3D code data

········

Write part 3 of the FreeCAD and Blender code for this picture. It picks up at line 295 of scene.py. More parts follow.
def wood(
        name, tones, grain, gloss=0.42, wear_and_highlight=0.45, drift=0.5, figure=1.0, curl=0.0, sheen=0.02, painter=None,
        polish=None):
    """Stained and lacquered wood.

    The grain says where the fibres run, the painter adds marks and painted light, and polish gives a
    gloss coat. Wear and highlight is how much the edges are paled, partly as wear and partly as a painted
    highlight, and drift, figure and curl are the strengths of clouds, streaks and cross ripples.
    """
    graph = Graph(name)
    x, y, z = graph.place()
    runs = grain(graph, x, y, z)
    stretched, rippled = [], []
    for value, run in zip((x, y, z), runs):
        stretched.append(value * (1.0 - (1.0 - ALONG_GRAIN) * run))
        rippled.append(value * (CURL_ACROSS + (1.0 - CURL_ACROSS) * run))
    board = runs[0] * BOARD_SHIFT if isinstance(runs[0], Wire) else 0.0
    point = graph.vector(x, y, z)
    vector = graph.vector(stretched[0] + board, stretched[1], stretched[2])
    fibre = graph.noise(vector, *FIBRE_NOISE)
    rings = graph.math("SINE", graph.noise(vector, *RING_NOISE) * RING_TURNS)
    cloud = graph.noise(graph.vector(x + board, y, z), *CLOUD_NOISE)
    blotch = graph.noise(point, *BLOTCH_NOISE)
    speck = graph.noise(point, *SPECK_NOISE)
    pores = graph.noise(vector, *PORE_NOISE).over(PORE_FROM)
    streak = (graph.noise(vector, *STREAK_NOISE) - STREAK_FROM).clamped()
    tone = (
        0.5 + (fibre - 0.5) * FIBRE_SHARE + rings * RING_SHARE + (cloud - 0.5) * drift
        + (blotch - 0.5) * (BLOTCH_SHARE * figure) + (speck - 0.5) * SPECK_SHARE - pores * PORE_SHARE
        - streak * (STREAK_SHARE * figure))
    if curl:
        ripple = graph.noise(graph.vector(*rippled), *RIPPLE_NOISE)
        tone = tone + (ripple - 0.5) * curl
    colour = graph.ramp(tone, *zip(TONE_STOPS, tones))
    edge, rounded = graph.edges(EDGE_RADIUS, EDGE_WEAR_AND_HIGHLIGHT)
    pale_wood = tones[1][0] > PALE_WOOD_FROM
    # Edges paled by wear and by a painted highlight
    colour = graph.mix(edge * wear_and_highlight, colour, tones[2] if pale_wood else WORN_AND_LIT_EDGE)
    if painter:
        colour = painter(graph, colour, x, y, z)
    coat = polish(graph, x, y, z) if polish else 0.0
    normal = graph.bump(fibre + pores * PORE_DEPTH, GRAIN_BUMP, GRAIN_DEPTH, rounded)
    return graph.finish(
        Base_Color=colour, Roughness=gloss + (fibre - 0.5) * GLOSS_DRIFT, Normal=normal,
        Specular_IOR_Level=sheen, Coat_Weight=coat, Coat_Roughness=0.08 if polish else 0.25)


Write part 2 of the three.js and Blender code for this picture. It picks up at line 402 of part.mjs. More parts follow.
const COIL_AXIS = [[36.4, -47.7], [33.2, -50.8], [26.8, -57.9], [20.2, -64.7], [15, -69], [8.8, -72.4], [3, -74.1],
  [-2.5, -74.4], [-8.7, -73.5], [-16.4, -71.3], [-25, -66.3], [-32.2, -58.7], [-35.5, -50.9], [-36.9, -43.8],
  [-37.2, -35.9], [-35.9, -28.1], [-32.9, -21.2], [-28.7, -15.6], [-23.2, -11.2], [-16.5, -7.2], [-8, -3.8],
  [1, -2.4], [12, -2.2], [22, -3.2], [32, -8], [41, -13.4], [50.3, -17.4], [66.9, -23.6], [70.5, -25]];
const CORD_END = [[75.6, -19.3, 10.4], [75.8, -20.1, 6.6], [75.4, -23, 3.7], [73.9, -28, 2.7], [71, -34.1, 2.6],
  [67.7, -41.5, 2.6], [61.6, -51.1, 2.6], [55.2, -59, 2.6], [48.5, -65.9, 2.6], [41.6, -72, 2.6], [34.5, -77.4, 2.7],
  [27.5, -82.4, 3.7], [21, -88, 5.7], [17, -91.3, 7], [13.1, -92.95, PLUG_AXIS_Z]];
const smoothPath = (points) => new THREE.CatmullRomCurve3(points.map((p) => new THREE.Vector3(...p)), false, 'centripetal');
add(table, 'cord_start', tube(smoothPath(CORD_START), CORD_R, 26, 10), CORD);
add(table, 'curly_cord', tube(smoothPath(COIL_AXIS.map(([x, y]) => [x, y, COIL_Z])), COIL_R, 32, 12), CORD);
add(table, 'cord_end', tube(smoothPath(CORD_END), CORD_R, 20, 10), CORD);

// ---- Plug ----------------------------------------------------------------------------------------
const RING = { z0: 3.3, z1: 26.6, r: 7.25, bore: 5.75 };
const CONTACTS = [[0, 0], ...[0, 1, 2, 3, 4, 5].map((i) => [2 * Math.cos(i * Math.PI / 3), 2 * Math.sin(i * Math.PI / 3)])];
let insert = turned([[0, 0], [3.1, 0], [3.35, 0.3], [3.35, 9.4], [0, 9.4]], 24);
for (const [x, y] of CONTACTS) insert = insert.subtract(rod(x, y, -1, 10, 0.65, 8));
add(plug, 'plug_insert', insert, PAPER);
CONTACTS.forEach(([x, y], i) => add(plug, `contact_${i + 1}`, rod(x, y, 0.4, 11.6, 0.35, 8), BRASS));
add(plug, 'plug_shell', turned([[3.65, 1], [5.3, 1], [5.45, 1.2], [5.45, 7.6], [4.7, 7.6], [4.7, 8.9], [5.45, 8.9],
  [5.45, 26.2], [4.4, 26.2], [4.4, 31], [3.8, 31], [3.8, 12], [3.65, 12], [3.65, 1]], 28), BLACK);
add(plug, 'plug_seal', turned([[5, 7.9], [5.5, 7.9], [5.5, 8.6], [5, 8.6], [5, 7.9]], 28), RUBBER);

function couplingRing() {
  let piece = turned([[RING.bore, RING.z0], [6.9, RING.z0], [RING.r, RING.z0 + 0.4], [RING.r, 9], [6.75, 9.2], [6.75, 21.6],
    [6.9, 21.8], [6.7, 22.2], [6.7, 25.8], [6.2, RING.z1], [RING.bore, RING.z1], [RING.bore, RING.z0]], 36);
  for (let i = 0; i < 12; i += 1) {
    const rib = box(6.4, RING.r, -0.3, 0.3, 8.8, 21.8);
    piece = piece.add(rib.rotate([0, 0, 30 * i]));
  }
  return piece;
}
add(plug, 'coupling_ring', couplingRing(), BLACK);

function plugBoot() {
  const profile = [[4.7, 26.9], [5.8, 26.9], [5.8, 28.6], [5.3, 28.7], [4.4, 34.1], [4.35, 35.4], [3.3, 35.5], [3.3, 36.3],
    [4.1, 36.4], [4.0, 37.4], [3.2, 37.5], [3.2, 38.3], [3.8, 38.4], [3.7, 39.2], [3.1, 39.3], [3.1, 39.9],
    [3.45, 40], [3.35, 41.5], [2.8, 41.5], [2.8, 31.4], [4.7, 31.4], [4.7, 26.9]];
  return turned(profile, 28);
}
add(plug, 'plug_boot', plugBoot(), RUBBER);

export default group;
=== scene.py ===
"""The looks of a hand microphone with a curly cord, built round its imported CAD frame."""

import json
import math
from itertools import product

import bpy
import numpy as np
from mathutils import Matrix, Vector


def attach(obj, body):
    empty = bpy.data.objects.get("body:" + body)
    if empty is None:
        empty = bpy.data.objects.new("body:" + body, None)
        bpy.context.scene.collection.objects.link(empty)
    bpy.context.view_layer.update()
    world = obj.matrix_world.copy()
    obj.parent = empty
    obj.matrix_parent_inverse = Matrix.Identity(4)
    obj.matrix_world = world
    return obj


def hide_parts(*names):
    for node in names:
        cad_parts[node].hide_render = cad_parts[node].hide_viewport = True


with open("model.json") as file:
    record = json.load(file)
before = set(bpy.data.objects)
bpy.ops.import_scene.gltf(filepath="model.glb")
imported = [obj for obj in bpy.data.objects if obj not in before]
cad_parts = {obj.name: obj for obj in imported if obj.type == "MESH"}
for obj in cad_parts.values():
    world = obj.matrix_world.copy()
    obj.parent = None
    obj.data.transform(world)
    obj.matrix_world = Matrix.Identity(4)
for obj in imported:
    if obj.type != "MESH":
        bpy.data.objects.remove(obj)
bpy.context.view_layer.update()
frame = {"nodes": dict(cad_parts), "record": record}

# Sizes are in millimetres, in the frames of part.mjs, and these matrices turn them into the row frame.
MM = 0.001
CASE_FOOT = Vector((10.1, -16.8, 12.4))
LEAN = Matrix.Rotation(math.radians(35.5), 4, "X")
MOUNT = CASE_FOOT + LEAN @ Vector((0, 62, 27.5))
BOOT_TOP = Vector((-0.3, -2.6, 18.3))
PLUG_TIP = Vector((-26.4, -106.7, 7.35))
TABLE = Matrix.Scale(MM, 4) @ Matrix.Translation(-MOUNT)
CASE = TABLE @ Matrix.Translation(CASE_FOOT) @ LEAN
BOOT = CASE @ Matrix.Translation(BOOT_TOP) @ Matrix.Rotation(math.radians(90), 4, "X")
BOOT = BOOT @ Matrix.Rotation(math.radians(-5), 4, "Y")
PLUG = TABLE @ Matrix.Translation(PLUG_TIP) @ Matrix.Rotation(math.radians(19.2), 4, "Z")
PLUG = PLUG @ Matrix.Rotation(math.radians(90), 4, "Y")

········

GIVEN TASK:
Extract only the lines from the line with "RING.z0], [RING.r, RING.z0" through the line with "cad_parts[node].hide_render = cad_parts[node].hide_viewport", keeping both end lines exactly as they are.

REPLY:
  let piece = turned([[RING.bore, RING.z0], [6.9, RING.z0], [RING.r, RING.z0 + 0.4], [RING.r, 9], [6.75, 9.2], [6.75, 21.6],
    [6.9, 21.8], [6.7, 22.2], [6.7, 25.8], [6.2, RING.z1], [RING.bore, RING.z1], [RING.bore, RING.z0]], 36);
  for (let i = 0; i < 12; i += 1) {
    const rib = box(6.4, RING.r, -0.3, 0.3, 8.8, 21.8);
    piece = piece.add(rib.rotate([0, 0, 30 * i]));
  }
  return piece;
}
add(plug, 'coupling_ring', couplingRing(), BLACK);

function plugBoot() {
  const profile = [[4.7, 26.9], [5.8, 26.9], [5.8, 28.6], [5.3, 28.7], [4.4, 34.1], [4.35, 35.4], [3.3, 35.5], [3.3, 36.3],
    [4.1, 36.4], [4.0, 37.4], [3.2, 37.5], [3.2, 38.3], [3.8, 38.4], [3.7, 39.2], [3.1, 39.3], [3.1, 39.9],
    [3.45, 40], [3.35, 41.5], [2.8, 41.5], [2.8, 31.4], [4.7, 31.4], [4.7, 26.9]];
  return turned(profile, 28);
}
add(plug, 'plug_boot', plugBoot(), RUBBER);

export default group;
=== scene.py ===
"""The looks of a hand microphone with a curly cord, built round its imported CAD frame."""

import json
import math
from itertools import product

import bpy
import numpy as np
from mathutils import Matrix, Vector


def attach(obj, body):
    empty = bpy.data.objects.get("body:" + body)
    if empty is None:
        empty = bpy.data.objects.new("body:" + body, None)
        bpy.context.scene.collection.objects.link(empty)
    bpy.context.view_layer.update()
    world = obj.matrix_world.copy()
    obj.parent = empty
    obj.matrix_parent_inverse = Matrix.Identity(4)
    obj.matrix_world = world
    return obj


def hide_parts(*names):
    for node in names:
        cad_parts[node].hide_render = cad_parts[node].hide_viewport = True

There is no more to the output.